Hi everyone,
I am just now learning how to use Keras, so this is likely a very newbie question. I am going through the tutorials, I am doing the ‘Load and Preprocess data’ < ‘CSV’.
Below is the relevant code:
#Loading data and splitting features and labels
titanic = pd.read_csv("https://storage.googleapis.com/tf-datasets/titanic/train.csv")
titanic_features = titanic.copy()
titanic_labels = titanic_features.pop('survived')
#Separating the numeric columns as we need to normalize them, and making it into a dict of symbolic tensors
inputs = {}
for name, column in titanic_features.items():
dtype = column.dtype
if dtype == object:
dtype = tf.string
else:
dtype = tf.float32
inputs[name] = tf.keras.Input(shape=(1,), name=name, dtype=dtype)
numeric_inputs = {name:input for name,input in inputs.items()
if input.dtype==tf.float32}
#Concatenate the numeric columns
x = layers.Concatenate()(list(numeric_inputs.values()))
#Normalization layer
norm = layers.Normalization()
#Adapt the normalization layer onto the data
norm.adapt(np.array(titanic[numeric_inputs.keys()]))

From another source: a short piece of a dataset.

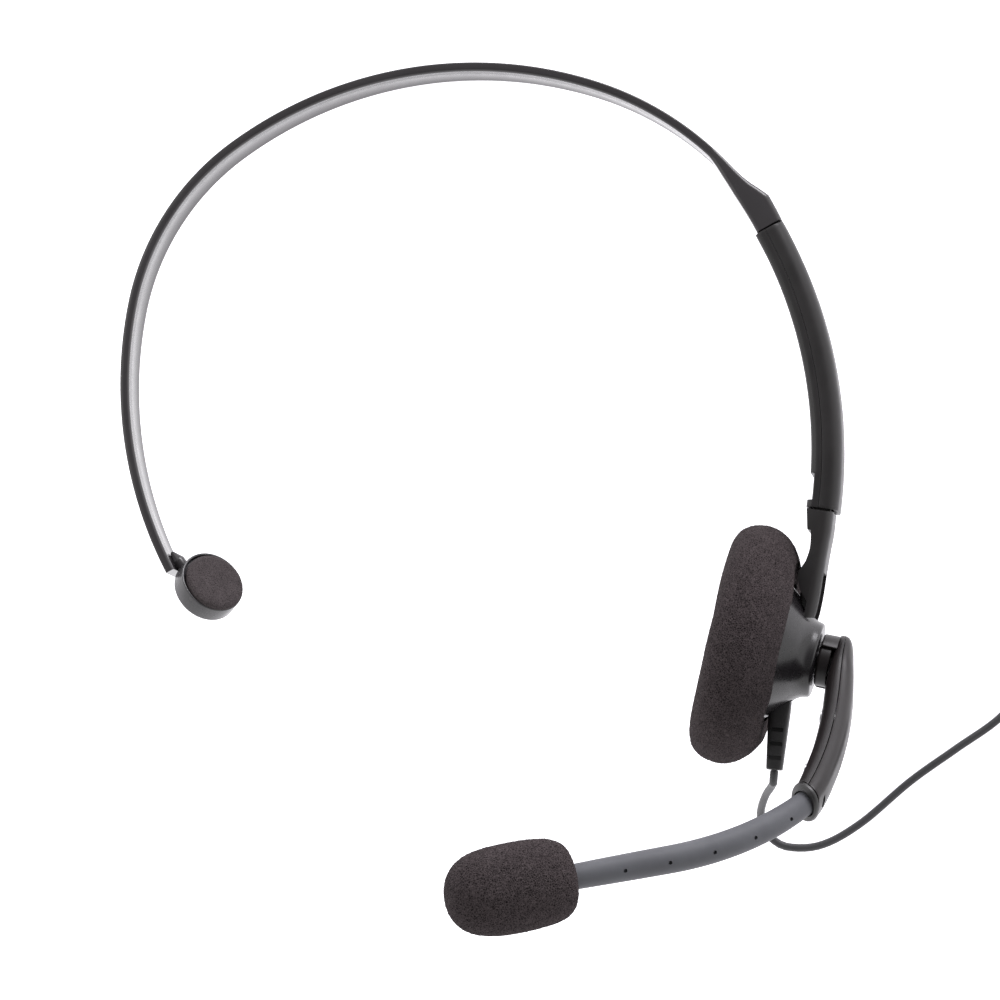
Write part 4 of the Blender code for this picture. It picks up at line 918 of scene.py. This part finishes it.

all_numeric_inputs = norm(x)
So the question is, why are we directing the normalization layer onto the titanic[numeric_inputs.keys()]), which is the raw data with the numeric columns selected. Why wouldn’t we direct it into ‘x’ which is the concatenated numeric values? Also why are we adapting to a data that is turned into an numPy array format? Why not just adapt onto the symbolic tensors since their whole point is supposed to be to keep track of the operations that are done on them. I am very confused about this, and would appreciate if someone could explain or refer me to something that can help me understand how these layers and symbolic tensors are supposed to be set up regarding what should call what in what hierarchy so to say.
Thanks for the help,
Dominik